September 2nd-6th 2019
Kenneth Webb Berg Vollan, Marianne Skandfer and Signe Groot Terkelsen excavated two trenches in a Stone Age dwelling at Risvåg, Hasvik municipality. The dwelling was excavated by Povl Simonsen in 1963, but the team placed trenches through remaining part of the wall and floor, in order to examine possible evidence for several phases of habitation in the dwelling.
August 22nd-30th 2019
August 6th-9th
Marianne Skandfer, Jan Magne Gjerde and Charlotte Damm surveyed at Fella, Vatnan and Gåshopen in Sørøysund with the assistance of Statens Naturoppsyn. Fella had hardly been surveyed previously, but Kenneth Web Vollan had through examination of Lidar data discovered what looked like several sties with Stone Age dwellings. In the course of just one day we were able to confirm his observations and recorded 80 new structured at Fella.

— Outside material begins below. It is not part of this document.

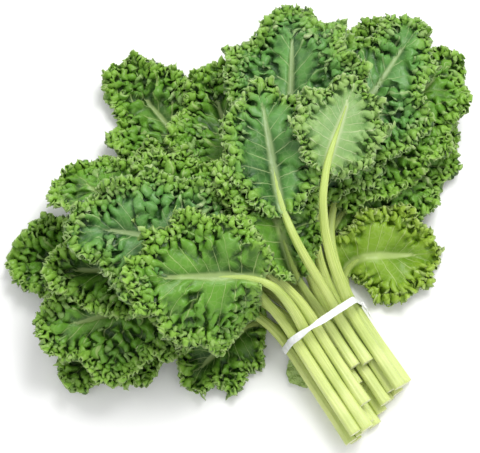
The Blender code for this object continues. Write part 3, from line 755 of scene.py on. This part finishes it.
# %% Blade finishes
# The first two colours are the painted shade green of hollows and the painted light green of crests; the
# third is the pale green of the painted highlight on raised margins, also mixed into the translucent light
def blade_finish(name, painted_shade_green, painted_light_green, edge, vein, bloom, is_under):
    finish = Finish(name)
    place = finish.place()
    index, out = finish.uv("leaf")
    margin = finish.value_of("from_margin")
    far = finish.math("ABSOLUTE", out)
    # side veins: the distance to the nearest whole number, thinner further out
    apart = finish.math("PINGPONG", finish.math("ADD", index, 0.5), 0.5)
    apart = finish.math("SUBTRACT", 0.5, apart)
    wander = finish.noise(place, 60.0, 2.0)
    apart = finish.math("ADD", apart, finish.math("MULTIPLY", finish.math("SUBTRACT", wander, 0.5), 0.10))
    apart = finish.math("ABSOLUTE", apart)
    width = finish.ramp(far, 0.0, 0.45, 0.05, 0.022)
    side = finish.math("SUBTRACT", 1.0, finish.ramp(finish.math("DIVIDE", apart, width), 0.3, 1.2))
    side = finish.math("MULTIPLY", side, finish.ramp(margin, 2.0, 9.0, 0.0, 1.0))
    rib = finish.math("SUBTRACT", 1.0, finish.ramp(far, 0.018, 0.05))
    # the fine net between them
    net_node = finish.add("ShaderNodeTexVoronoi", feature="DISTANCE_TO_EDGE")
    net_node.inputs["Scale"].default_value = 150.0
    warp = finish.add("ShaderNodeTexNoise")
    warp.inputs["Scale"].default_value = 120.0
    finish.put(warp.inputs["Vector"], place)
    bent = finish.add("ShaderNodeVectorMath", operation="MULTIPLY_ADD")
    finish.put(bent.inputs[0], warp.outputs["Color"])
    bent.inputs[1].default_value = (0.006, 0.006, 0.006)
    finish.put(bent.inputs[2], place)
    finish.put(net_node.inputs["Vector"], bent.outputs[0])
    net = finish.math("SUBTRACT", 1.0, finish.ramp(net_node.outputs["Distance"], 0.0, 0.10))
    veins = finish.math("MAXIMUM", finish.math("MAXIMUM", side, rib), finish.math("MULTIPLY", net, 0.22))
    # colour: painted shade in the hollows and painted light on the crests, read from the crest height and
    # shifted by random patches of tone
    crest = finish.value_of("crest")
    patch = finish.ramp(finish.noise(place, 22.0, 3.0), 0.35, 0.68, -0.3, 0.3)
    crest_light_and_tone = finish.ramp(finish.math("ADD", crest, patch), -1.0, 0.7)
    colour = finish.mix(crest_light_and_tone, painted_shade_green, painted_light_green)
    # painted highlight: the margin is painted paler where it stands up on a crest
    pale = finish.math("MULTIPLY", finish.ramp(margin, 1.0, 18.0, 0.9, 0.0), finish.ramp(crest, -0.5, 0.8))
    colour = finish.mix(pale, colour, edge)
    dust = finish.math("MULTIPLY", finish.ramp(finish.noise(place, 45.0, 4.0, 0.6), 0.45, 0.8), 0.35)
    dust = finish.math("MULTIPLY", dust, finish.ramp(margin, 6.0, 22.0))
    colour = finish.mix(dust, colour, bloom)
    colour = finish.mix(finish.math("MULTIPLY", veins, 0.8 if is_under else 0.62), colour, vein)
    rimline = finish.ramp(margin, 0.0, 0.9, 0.55, 0.0)
    colour = finish.mix(rimline, colour, vein)
    finish.put(finish.shader.inputs["Base Color"], colour)
    finish.shader.inputs["Roughness"].default_value = 0.55 if is_under else 0.4
    finish.shader.inputs["Specular IOR Level"].default_value = 0.4
    grain = finish.noise(place, 900.0, 2.0)
    quilt = finish.noise(place, 170.0, 2.0)
    sign = 1.0 if is_under else -1.0
    height = finish.math("MULTIPLY", veins, 0.9 * sign)
    height = finish.math("ADD", height, finish.math("MULTIPLY", quilt, 1.6))
    height = finish.math("ADD", height, finish.math("MULTIPLY", grain, 0.25))
    bumped = finish.bump(height, 0.6, 0.6 * MM)
    glow = finish.add("ShaderNodeBsdfTranslucent")
    finish.put(glow.inputs["Color"], finish.mix(0.5, colour, edge))
    finish.put(glow.inputs["Normal"], bumped)
    blend = finish.add("ShaderNodeMixShader")
    blend.inputs[0].default_value = 0.18
    output = finish.tree.nodes["Material Output"]
    finish.put(blend.inputs[1], finish.shader.outputs[0])
    finish.put(blend.inputs[2], glow.outputs[0])
    finish.put(output.inputs["Surface"], blend.outputs[0])
    return finish.material


BLUE_LEAVES = ("leaf_13", "leaf_14", "leaf_16", "leaf_18", "leaf_19")
green = (
    blade_finish("kale_green_upper", (0.02, 0.075, 0.003), (0.13, 0.33, 0.025), (0.27, 0.50, 0.06),
                 (0.44, 0.58, 0.20), (0.22, 0.38, 0.14), False),
    blade_finish("kale_green_under", (0.16, 0.32, 0.06), (0.24, 0.42, 0.10), (0.30, 0.50, 0.10),
                 (0.50, 0.62, 0.28), (0.36, 0.50, 0.24), True),
)
blue = (
    blade_finish("kale_blue_upper", (0.022, 0.085, 0.014), (0.115, 0.31, 0.055), (0.25, 0.46, 0.06),
                 (0.42, 0.56, 0.24), (0.22, 0.38, 0.20), False),
    blade_finish("kale_blue_under", (0.18, 0.34, 0.10), (0.25, 0.42, 0.13), (0.30, 0.48, 0.11),
                 (0.52, 0.62, 0.32), (0.38, 0.50, 0.30), True),
)
young = (
    blade_finish("kale_young_upper", (0.14, 0.28, 0.01), (0.23, 0.40, 0.02), (0.36, 0.54, 0.06),
                 (0.54, 0.66, 0.24), (0.36, 0.50, 0.14), False),
    blade_finish("kale_young_under", (0.20, 0.34, 0.05), (0.28, 0.42, 0.08), (0.34, 0.48, 0.10),
                 (0.55, 0.64, 0.30), (0.42, 0.52, 0.26), True),
)
for name, leaf in leaves.items():
    upper, under = blue if name in BLUE_LEAVES else young if name == "leaf_07" else green
    if name == "leaf_19":
        upper, under = under, upper
    leaf.data.materials.append(upper)
    leaf.data.materials.append(under)


# %% Stalk finishes
def stalk_finish():
    finish = Finish("kale_stalk_skin")
    place = finish.place()
    across, along = finish.uv("stalk")
    past = finish.value_of("from_blade")
    stretch = finish.add("ShaderNodeCombineXYZ")
    finish.put(stretch.inputs[0], finish.math("MULTIPLY", across, 9.0))
    finish.put(stretch.inputs[1], finish.math("MULTIPLY", along, 0.8))
    streaks = finish.ramp(finish.noise(stretch.outputs[0], 3.2, 4.0, 0.6), 0.35, 0.68)
    pale = finish.mix(streaks, (0.40, 0.52, 0.10), (0.62, 0.70, 0.22))
    near_cut = finish.ramp(along, 0.0, 1.4, 0.6, 0.0)
    pale = finish.mix(near_cut, pale, (0.70, 0.76, 0.32))
    patch = finish.ramp(finish.noise(place, 30.0, 2.0), 0.4, 0.7)
    pale = finish.mix(finish.math("MULTIPLY", patch, 0.3), pale, (0.28, 0.42, 0.05))
    greener = finish.ramp(past, -70.0, 60.0, 0.0, 0.75)
    colour = finish.mix(greener, pale, (0.34, 0.48, 0.10))
    finish.put(finish.shader.inputs["Base Color"], colour)
    finish.shader.inputs["Roughness"].default_value = 0.38
    finish.shader.inputs["Subsurface Weight"].default_value = 0.12
    finish.shader.inputs["Subsurface Radius"].default_value = (0.004, 0.004, 0.0015)
    finish.shader.inputs["Subsurface Scale"].default_value = 1.0
    finish.bump(finish.math("ADD", streaks, finish.noise(place, 500.0)), 0.35, 0.4 * MM)
    return finish.material


def paper_finish():
    finish = Finish("tie_paper_white")
    place = finish.place()
    fibres = finish.noise(place, 900.0, 3.0)
    creases = finish.noise(place, 160.0, 3.0, 0.6)
    # painted shade: the paper is darker where the crease pattern that the bump follows runs low
    painted_crease_shade = finish.ramp(creases, 0.35, 0.65)
    finish.put(finish.shader.inputs["Base Color"], finish.mix(painted_crease_shade, (0.74, 0.75, 0.74), (0.88, 0.89, 0.88)))
    finish.shader.inputs["Roughness"].default_value = 0.6
    height = finish.math("ADD", finish.math("MULTIPLY", fibres, 0.3), creases)
    finish.bump(height, 0.5, 0.5 * MM)
    return finish.material


def cut_finish():
    finish = Finish("kale_stalk_cut")
    place = finish.place()
    speck = finish.ramp(finish.noise(place, 700.0, 3.0), 0.4, 0.65)
    colour = finish.mix(speck, (0.62, 0.66, 0.36), (0.80, 0.82, 0.58))
    finish.put(finish.shader.inputs["Base Color"], colour)
    finish.shader.inputs["Roughness"].default_value = 0.5
    finish.bump(speck, 0.4, 0.3 * MM)
    return finish.material


skin, cut_face = stalk_finish(), cut_finish()
for rod in rods.values():
    rod.data.materials.append(skin)
    rod.data.materials.append(cut_face)
tie.data.materials.append(paper_finish())
leaflet.data.materials.append(green[0])


# %% A plain finish
def plain(name, colour, roughness):
    finish = Finish(name)
    finish.shader.inputs["Base Color"].default_value = (*colour, 1)
    finish.shader.inputs["Roughness"].default_value = roughness
    return finish.material


# %% [markdown]
# ## Floor, light and camera
# The bunch lies on a pale floor under an even white sky, with one soft lamp from the
# right. The camera looks down steeply, so that the whole fan of leaves shows.

# %% Floor
bpy.ops.object.select_all(action="DESELECT")
bpy.ops.mesh.primitive_plane_add(size=6.0, location=(0, 0, 0))
floor = bpy.context.object
floor.name = "floor"
floor.data.materials.append(plain("paper_white", (0.9, 0.9, 0.9), 0.9))

# %% Light
world = bpy.data.worlds.new("studio")
bpy.context.scene.world = world
world.use_nodes = True
world.node_tree.nodes["Background"].inputs["Color"].default_value = (1, 1, 1, 1)
world.node_tree.nodes["Background"].inputs["Strength"].default_value = 0.95


def area_light(name, place, target, size, power):
    data = bpy.data.lights.new(name, "AREA")
    data.size = size
    data.energy = power
    lamp = bpy.data.objects.new(name, data)
    lamp.location = place
    lamp.rotation_mode = "QUATERNION"
    lamp.rotation_quaternion = (Vector(target) - Vector(place)).to_track_quat("-Z", "Y")
    bpy.context.scene.collection.objects.link(lamp)
    return lamp


area_light("key", (0.9, 0.5, 1.8), (0, 0, 0.05), 0.8, 30)

# %% Camera
CAMERA_AZIMUTH = math.radians(-33)
CAMERA_ELEVATION = math.radians(78)
CAMERA_REACH = 1.62
CAMERA_TARGET = Vector((-24 * MM, 6 * MM, 49 * MM))
back = Vector((
    math.sin(CAMERA_AZIMUTH) * math.cos(CAMERA_ELEVATION),
    -math.cos(CAMERA_AZIMUTH) * math.cos(CAMERA_ELEVATION),
    math.sin(CAMERA_ELEVATION),
))
lens = bpy.data.cameras.new("camera")
lens.lens = 150
lens.sensor_width = 36
camera = bpy.data.objects.new("camera", lens)
bpy.context.scene.collection.objects.link(camera)
camera.location = CAMERA_TARGET + back * CAMERA_REACH
camera.rotation_mode = "QUATERNION"
camera.rotation_quaternion = (-back).to_track_quat("-Z", "Y")
bpy.context.scene.camera = camera
bpy.context.scene.view_settings.view_transform = "Standard"

# %% Boxes
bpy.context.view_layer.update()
print("cad", [round(v / MM) for v in (*cad_low, *cad_high)])
print("seconds", round(time.time() - STARTED))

While both Vatnan and Gåshopen had been surveyed previously, again Lidar examination had revealed the likelihood of several new clusters of dwellings. We were able to confirm most of these, in addition to georeferencing most previously known structures.
June 6th
On june 6th Stone Age Demographics held a one day seminar at Alta. first we secured an impression of the Alta-fjord area from the sea though a round trip in boat with Statens Naturoppsyn. The rest of the day was reserved for paper presentations and discussion.
May 6th-June 5th
Fieldwork at various areas in the Altafjord-region.

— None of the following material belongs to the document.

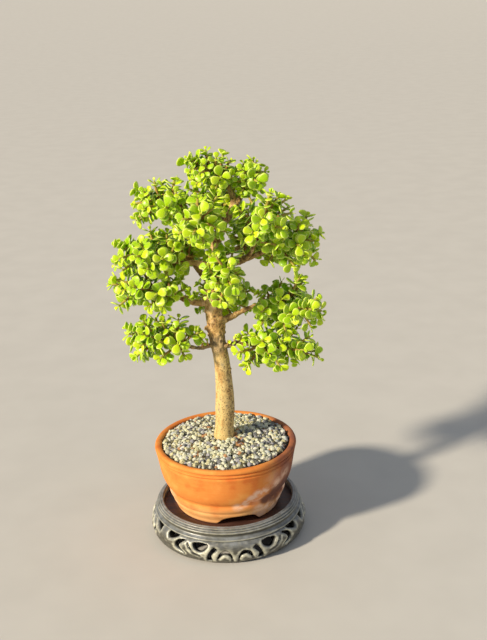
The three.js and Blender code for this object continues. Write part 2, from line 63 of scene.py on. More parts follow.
class Slot(Enum):
    """The material slots."""

    STAND = "wood_stand"
    PANEL = "wood_panel"
    CLAY = "clay"
    PLASTIC = "plastic"
    STONES = "stones"
    BARK = "bark"
    LEAVES = "leaves"


# Numbers and noise


class Dice:
    """The repeatable stream of random numbers that places the tree's twigs and leaves."""

    def __init__(self, seed: int) -> None:
        """Starts the stream.

        Args:
            seed: the first state.
        """
        self.state = seed

    def between(self, low: float, high: float) -> float:
        """The next number, from low to high."""
        self.state = (self.state * 1664525 + 1013904223) % 2**32
        return low + (high - low) * self.state / 2**32


def lattice_noise(points: Array, size: float, seed: int = 0) -> Array:
    """Smooth noise from -1 to 1.

    Each corner of a cubic lattice has a hashed number, and a point's value is their blend by
    3t² - 2t³ along each axis.

    Args:
        points: places, one row each.
        size: edge of a lattice cell, in the points' unit.
        seed: picks another noise.

    Returns:
        One value for each point.
    """
    cell = points / size
    base = np.floor(cell)
    part = cell - base
    part = part * part * (3 - 2 * part)
    base = (base + 2**20).astype(np.uint64)
    total = np.zeros(len(points))
    for corner in itertools.product((0, 1), repeat=3):
        x, y, z = (base + np.array(corner, np.uint64)).T
        key = x * np.uint64(73856093) ^ y * np.uint64(19349663) ^ z * np.uint64(83492791)
        key = (key + np.uint64(seed * 7919)) * np.uint64(2654435761)
        key = (key ^ (key >> np.uint64(29))) * np.uint64(1274126177)
        value = ((key >> np.uint64(20)) & np.uint64(0xFFFF)).astype(float) / 32767.5 - 1
        total += value * np.prod(np.where(corner, part, 1 - part), axis=1)
    return total


def layered_noise(points: Array, size: float, layers: int, seed: int = 0) -> Array:
    """Noise in layers, each half the size and half the height of the last."""
    return sum(lattice_noise(points, size / 2**k, seed + k) / 2**k for k in range(layers))


def unit(vectors: Array) -> Array:
    """Vectors brought to length 1, along the last axis."""
    return vectors / np.linalg.norm(vectors, axis=-1, keepdims=True)


# Curves


class Curve:
    """A curve that is read at shares of its parameter, from 0 to 1."""

    def at(self, shares: Array) -> Array:
        """Places on the curve, one row for each share."""
        raise NotImplementedError

    def spot(self, share: float) -> Array:
        """One place on the curve."""
        return self.at(np.array([share]))[0]

    def tangents(self, shares: Array) -> Array:
        """Unit directions: the difference of two places a little before and after each share."""
        step = 1e-4
        return unit(self.at(np.minimum(shares + step, 1)) - self.at(np.maximum(shares - step, 0)))

    def heading(self, share: float) -> Array:
        """The unit direction at one place."""
        return self.tangents(np.array([share]))[0]

    def lengths(self, steps: int = 200) -> Array:
        """The length run through at each of the equal steps of the parameter."""
        chords = np.diff(self.at(np.linspace(0, 1, steps + 1)), axis=0)
        return np.concatenate([[0.0], np.cumsum(np.linalg.norm(chords, axis=1))])

    def share_at(self, run: float) -> float:
        """The share of the parameter at a share of the length."""
        lengths = self.lengths()
        return float(np.interp(run * lengths[-1], lengths, np.linspace(0, 1, len(lengths))))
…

Responsible coordinator and researcher Jan Magne Gjerde was joined by several colleguages for different parts of the fieldwork. The focus was investigation the extent and intensity of habitation and raw material exploitation in inner parts of the fjord. Gjerde and Bryan Hood surveyed near Kvalsund for potential raw material sources. Extensive sampling through test pitting was performed at St. Korsnes (Gjerde assisted first by Hood and also Ingvild Skau (the latter from Alta Museum), and later by Peter Jordan and Eirik Haug Røe from Groningen. Jordan also participated at the survey at Hakkstabben, where close to 60 dwellings from the Stone Age were recorded. Damm assisted Gjerde with surveys at Svartskog/Altneset, Inner Kåfjord, spots along the Alta river and at Djupvik.
May 3rd
Midway-seminar for Erlend Kirkeng Jørgensen. The comite consisted of Dr. Enrico Crema, Cambridge University, and Prof. Marianne Skandfer.
April 8th-12th
Charlotte Damm organised and lead a PhD-course with the title "Population dynamics" within the The Nordic Graduate School in Archaeology – Dialogues with the Past. The course was hosted by the Norwegian Institute in Rome. 8 PhD-students participated, including Stone Age Demographis own Erlend Kirkeng Jørgensen and Roberta Gordaoff. Other lecturers were Prof. Kerstin Lidén, Stockholm University; Prof. Ian Armit, Leicester University and Dr. Marc Vander Linden, cambrdige University.
February 21st
A midway-seminar was organised for PhD-student Kenneth Web Vollan. Members of the committee were Profs. Bjarne Grønnow from the National Museum at Copenhagen, Denmark and Bjørnar Olsen, UiT.
February 13th-15th
Jan Magne Gjerde interviewed Gunnar Iversen from Årøya in Alta. Iversen has over a long period documented historical fishing places and meyds in the Alta-fjord region from local fishermen. The meyds (mea) mark fishing grounds or fishing spots by basic triangulation to specific landmarks. Iversens information on the meyds includes fish species, seasonality and fishing methods. The mapping of meyds reveals that many of these landmarks with distinct landscape features cannot be discerned from maps but has to be seen from the sea. This may reveal more about the landscapes and seascapes and provide alternative ways of understanding space and place based on traditional geographic knowledge.
January 21st-22nd 2019
Carol Lentfer and Charlotte Damm presented preliminary results of use-wear and residue analyses at the Scientific Methods in Archaeology (SMIA) international conference in Stavanger.
January 11th-12th 2019
Charlotte Damm was invited to present at the International Symposium Jomon Transitions in Comparative Context: complexity, materiality, ritual and demography among prehistoric complex foragers and early famers in Japan and Europe in Cambridge, UK. Damm's paper was entitled "Demographic patterns amongst Hunter-fishers in Northernmost Europe 5500-1500 BC"
January 8th-9th 2019
Stone Age Demographics workshop with Peter Jordan. The participants (Skandfer, Gjerde, Hood, Vollan, Gordaoff, Terkelsen, Damm) presented ethnographic and historical evidence for population size and distribution patterns, and discussed interpretation of the data from northern Norway.